** begin AVAILABLE DATA **

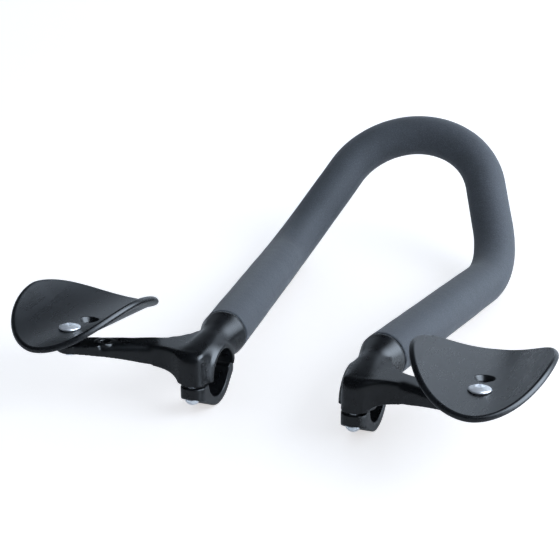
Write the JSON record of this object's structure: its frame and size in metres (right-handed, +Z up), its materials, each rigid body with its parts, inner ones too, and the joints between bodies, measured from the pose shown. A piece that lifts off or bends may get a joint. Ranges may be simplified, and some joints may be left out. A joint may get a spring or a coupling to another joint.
{
  "type": "aero handlebar extension",
  "caption": "Clip-on handlebar extension: a raised foam-sleeved loop in a pair of clamps, with a scooped armrest on an arm beside each clamp.",
  "frame": {"origin": "middle of the handlebar axis, halfway between the two clamps", "axes": "+X along the handlebar to the rider's right, +Y forward along the extension, +Z up as the part stands"},
  "size_m": [0.3422, 0.4062, 0.0985],
  "materials": {
    "tube_finish": "dark anodised, hidden under the foam",
    "foam": "matte closed-cell foam with a fine speckle",
    "black_casting": "smooth semi-gloss black on a cast and machined alloy",
    "black_plastic": "smooth gloss moulding with faint handling marks",
    "bright_steel": "bright machined"
  },
  "bodies": {
    "root": {"extension_tube": "tube_finish", "foam_sleeve": "foam", "right_bracket": "black_casting", "left_bracket": "black_casting", "right_clamp_cap": "black_casting", "left_clamp_cap": "black_casting", "right_clamp_bolt": "bright_steel", "left_clamp_bolt": "bright_steel", "right_armrest": "black_plastic", "left_armrest": "black_plastic", "right_armrest_screw": "bright_steel", "left_armrest_screw": "bright_steel"}
  },
  "joints": []
}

** end AVAILABLE DATA **

▸ **GIVEN PROBLEM**: Give an exact repetition of all the material.

▸ **THE RESPONSE**:
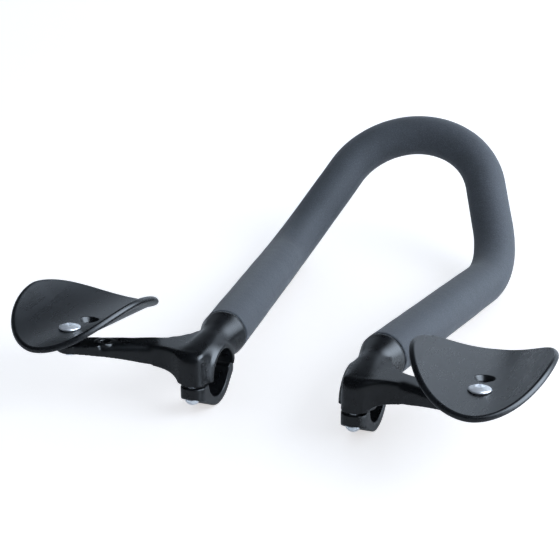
Write the JSON record of this object's structure: its frame and size in metres (right-handed, +Z up), its materials, each rigid body with its parts, inner ones too, and the joints between bodies, measured from the pose shown. A piece that lifts off or bends may get a joint. Ranges may be simplified, and some joints may be left out. A joint may get a spring or a coupling to another joint.
{
  "type": "aero handlebar extension",
  "caption": "Clip-on handlebar extension: a raised foam-sleeved loop in a pair of clamps, with a scooped armrest on an arm beside each clamp.",
  "frame": {"origin": "middle of the handlebar axis, halfway between the two clamps", "axes": "+X along the handlebar to the rider's right, +Y forward along the extension, +Z up as the part stands"},
  "size_m": [0.3422, 0.4062, 0.0985],
  "materials": {
    "tube_finish": "dark anodised, hidden under the foam",
    "foam": "matte closed-cell foam with a fine speckle",
    "black_casting": "smooth semi-gloss black on a cast and machined alloy",
    "black_plastic": "smooth gloss moulding with faint handling marks",
    "bright_steel": "bright machined"
  },
  "bodies": {
    "root": {"extension_tube": "tube_finish", "foam_sleeve": "foam", "right_bracket": "black_casting", "left_bracket": "black_casting", "right_clamp_cap": "black_casting", "left_clamp_cap": "black_casting", "right_clamp_bolt": "bright_steel", "left_clamp_bolt": "bright_steel", "right_armrest": "black_plastic", "left_armrest": "black_plastic", "right_armrest_screw": "bright_steel", "left_armrest_screw": "bright_steel"}
  },
  "joints": []
}